Ugh, yes!!! Those complimentary posts from Ree Drummond, Trisha Yearwood, and Martina McBride all made me think, "stay in your lane, lady! Don't get sucked into the train wreck that is Jen." Plus, I'm sad that she sucked up to them with fawning and presents and they clearly can't see the manipulation.
Anonymous
Ah yes, the pampered straight White cisgender lady, throws herself on the cross in sacrifice just so she can raise her bloodied hand to scold anyone who dares challenges her. And her followers wept in gratitude. Jen will rise again.
Anonymous
I used to be a real fan of Jen, loved her early books, thought she was a welcome ally between the old stuffy conservative evangelical church and the broader secular world, always still centering on the core gospel.

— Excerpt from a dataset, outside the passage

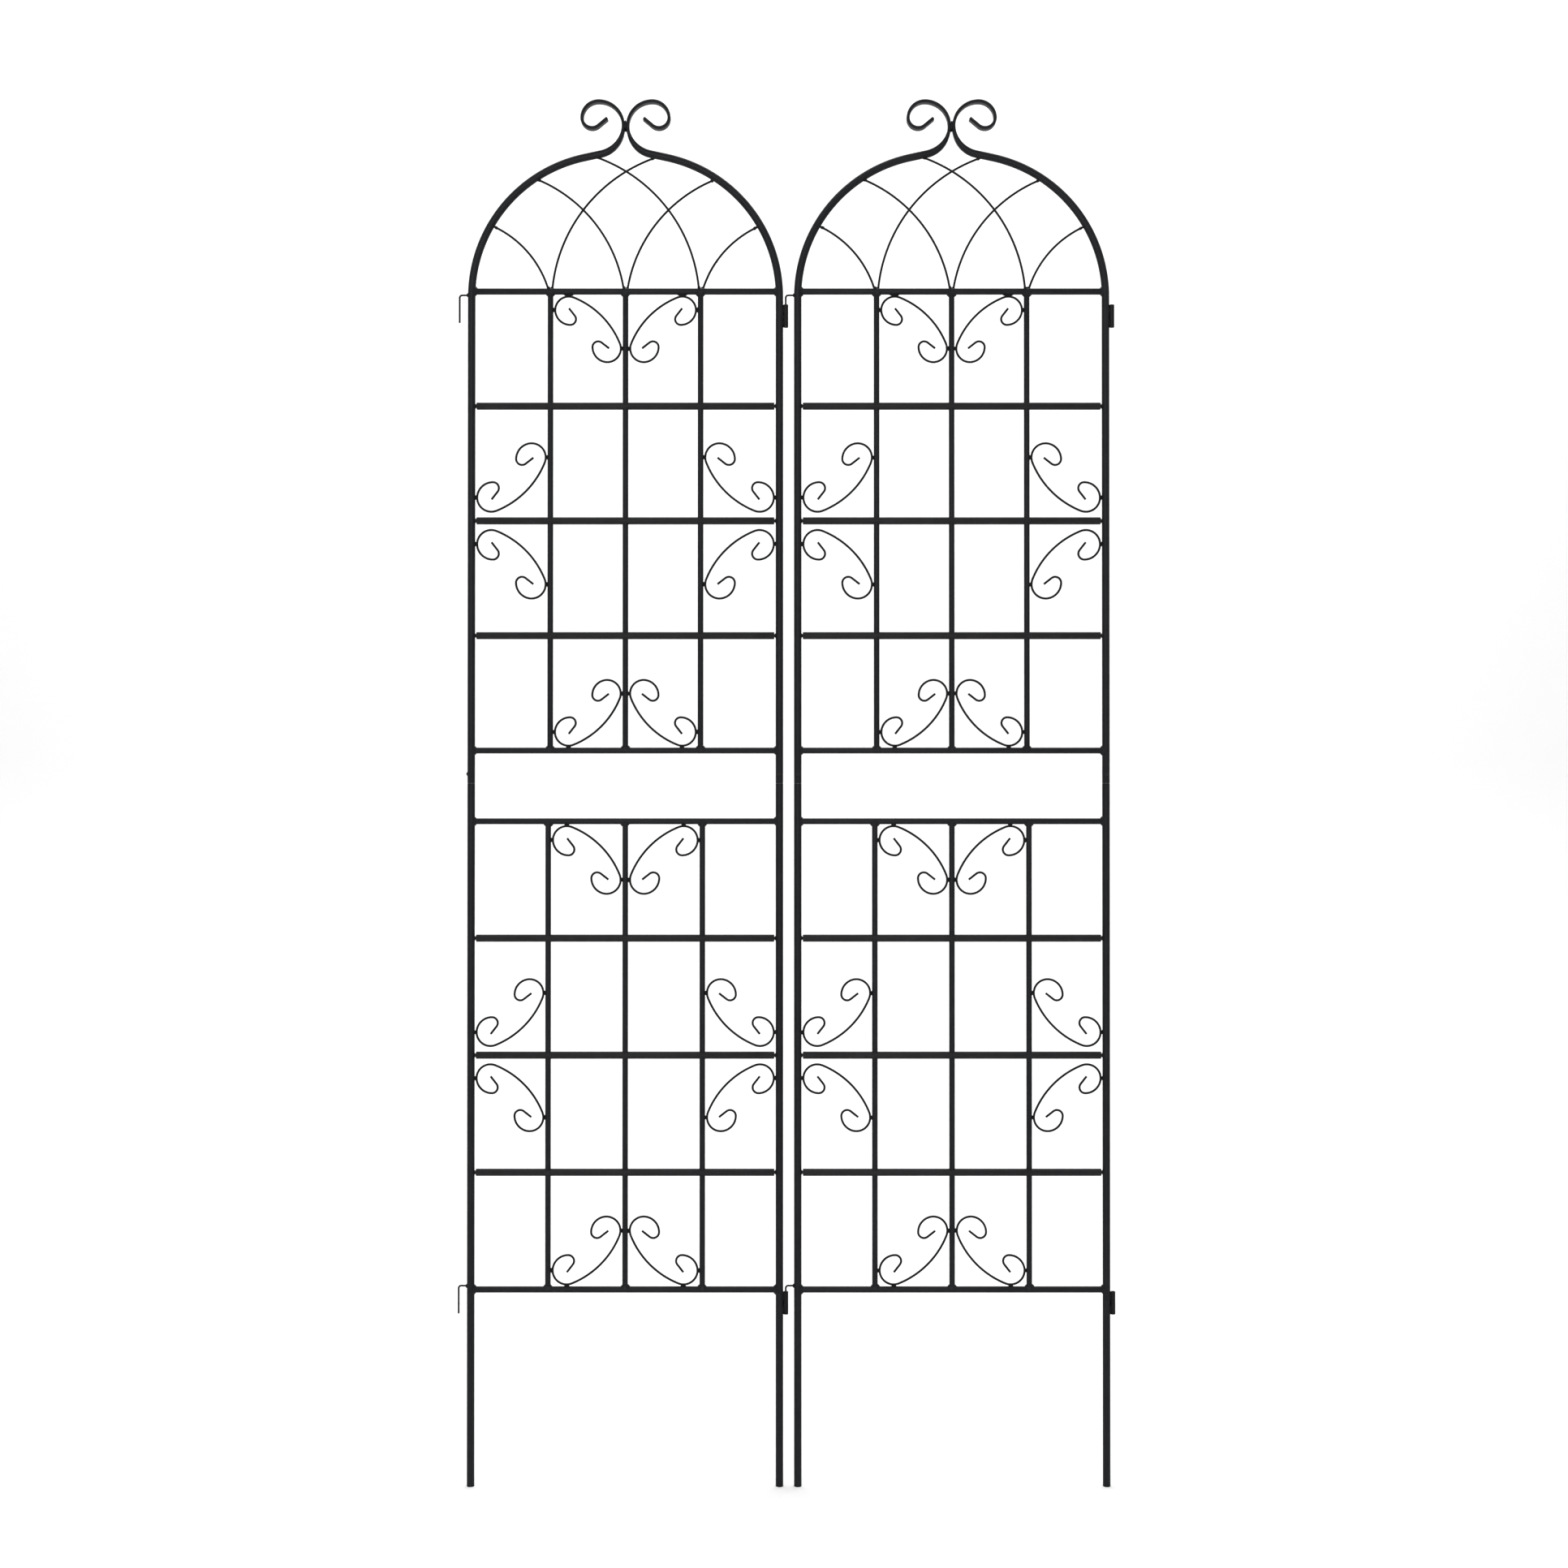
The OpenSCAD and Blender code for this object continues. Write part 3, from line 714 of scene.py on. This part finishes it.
COAT_IOR = 1.45
COAT_SPECULAR = 0.14
PEEL_STRENGTH = 0.4
FLOW_SHARE = 0.17
CLOUD_SCALE = 38.0
DULLER = 0.08
GLOSSIER = 0.06
DARKER = 0.82
LIGHTER = 1.22
DUST_SCALE = 420.0
DUST_FROM = 0.35
DUST_MOST = 0.2
DUST_COLOUR = (0.05, 0.05, 0.05, 1)
MIX_A = 6
MIX_B = 7
MIX_RESULT = 2


def add_node(tree, kind, **inputs):
    """A shader node with some of its inputs set."""
    node = tree.nodes.new(kind)
    for name, value in inputs.items():
        node.inputs[name.replace("_", " ")].default_value = value
    return node


def new_material(name):
    """A node material, its node tree and its shader."""
    material = bpy.data.materials.new(name)
    material.use_nodes = True
    tree = material.node_tree
    return material, tree, tree.nodes["Principled BSDF"]


def orange_peel(tree, place, scale, depth):
    """Fine bumps on top of slower ones, as powder leaves them when it melts."""
    link = tree.links.new
    peel = add_node(tree, "ShaderNodeTexNoise", Scale=scale, Detail=3.0, Roughness=0.55)
    link(place.outputs["Object"], peel.inputs["Vector"])
    flow = add_node(tree, "ShaderNodeTexNoise", Scale=scale * FLOW_SHARE, Detail=2.0)
    link(place.outputs["Object"], flow.inputs["Vector"])
    height = add_node(tree, "ShaderNodeMath")
    height.operation = "ADD"
    link(peel.outputs["Fac"], height.inputs[0])
    link(flow.outputs["Fac"], height.inputs[1])
    bump = add_node(tree, "ShaderNodeBump", Strength=PEEL_STRENGTH, Distance=depth * MM)
    link(height.outputs["Value"], bump.inputs["Height"])
    return bump.outputs["Normal"]


def spread(tree, source, low, high):
    """Maps a texture's 0 to 1 onto low to high."""
    reach = add_node(tree, "ShaderNodeMapRange")
    reach.inputs["To Min"].default_value = low
    reach.inputs["To Max"].default_value = high
    tree.links.new(source, reach.inputs["Value"])
    return reach.outputs["Result"]


def two_tones(tree, source, dark, light, dark_at, light_at):
    """A ramp from a dark to a light colour."""
    tone = add_node(tree, "ShaderNodeValToRGB")
    first, last = tone.color_ramp.elements
    first.position = dark_at
    first.color = (*dark, 1)
    last.position = light_at
    last.color = (*light, 1)
    tree.links.new(source, tone.inputs["Fac"])
    return tone.outputs["Color"]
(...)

Now days, though, any woman who still supports her I automatically hold in deep deep suspicion. You are either a fool or fellow fraud.
Anonymous
Anonymous wrote:
Anonymous wrote:My mother is a grandiose narcissist- I thank God social media was not around when I was young because I know she would have posted us all over it and behave much like Jen.
The spiral we are watching is nothing surprising as narcissists become more manic as they age. They no longer can rely on their looks, and a lot of people in their circle have finally figured them out and abandoned them to protect themselves. The aging narcissist is grasping at the straws of their youth and trying to be relevant and has no self awareness
I’ve recently done a lot of reading on the aging narcissist because my mother has been increasingly bizarre and it’s pretty eye opening. This is my first time commenting but I felt like I see similar things taking place here


I wanted to respond to this PP because my mother was also a grandiose narcissist. I can completely relate to what you're going through and even though this is some snarky part of the internet, I'd give you a hug if I knew you. You're right about narcissists as they age. They actually get worse because vanity is such a cornerstone for them and they have a difficult time realizing they no longer had the looks they did when they were 25 and they can no longer get away with immaturity. My mom had a sad end and it was difficult to watch because again, you're right. When they get to a certain age, they've alienated everyone because everyone has had to draw boundaries around them. I'm sorry you've had to deal with this. I had to make myself shrink in her presence for so many years because if anyone called attention to me and it took the attention off of her, she'd act out and say mean things to me about my looks when we were alone. So to you I say, always stand tall and be assured that you're not your mother and because of your experiences you most likely took a much different path of authenticity, honesty and privacy. And I know it's difficult because she's your mom and you love her even though she's a narcissist. So from one survivor of a big time narcissistic mom to another, virtual hugs.


Hugs to both of you. Not a survivor but I have some friends who had narc or borderline moms so I’m a little familiar with the hell. All of them became excellent mothers themselves, however!
Anonymous


Could we please end the anti-Christianity posts? Like, simply out of respect to the many (majority?) Christ followers on this sub? It’s grown tiresome and there are other subs available for that purpose.
Anonymous
Thankful that there is some pushback still showing on Instagram. Lots of fawning and LOTS of praise from agnostic/atheist people, which is telling- that's the tribe now- but still some honest and respectful pushback stating you can't have it both ways.
Anonymous
Jen is the Madonna of late career lifestyle influencers. Both had some "hits" a long time ago, both are desperate for continued relevance, both are looking towards shock and sex and stoked public outrage to keep their fame machines going, both are in deep denial, and both hate conservative religious people and the church.
Anonymous
What does Jen think she can offer in the way of sex education in 2023?

Anonymous
What is everyone predicting for Jen for the rest of 2023?

She hasn't mentioned a book. Will she produce more Me Courses?

Will she and Tyler stay together?
Will she ever find a church that suits her?
Anonymous
Her latest post just paints a picture of all “others” with the overwhelming assumption of ideological and political sameness. Nope. Sorry Big Sis.

Also she’s embracing sec outside of marriage. The exact thing that led to the end of her marriage? How does she reconcile that?
Anonymous
Doesn't look like there are any more books coming out. She would have humble bragged writing one by now if she had a deal. All about how it's the greatest and most dear and most revelatory thing she'd ever written!

Of course more MeCourses but to diminishing subscriptions.

The clock is ticking on Big Sass and Big Sis. It's not fueling her narc fuel anymore as no one cares and the ones who do care are laughing at it.

Unlikely as Jen built a church already in her own image and even that isn't something she participates in anymore.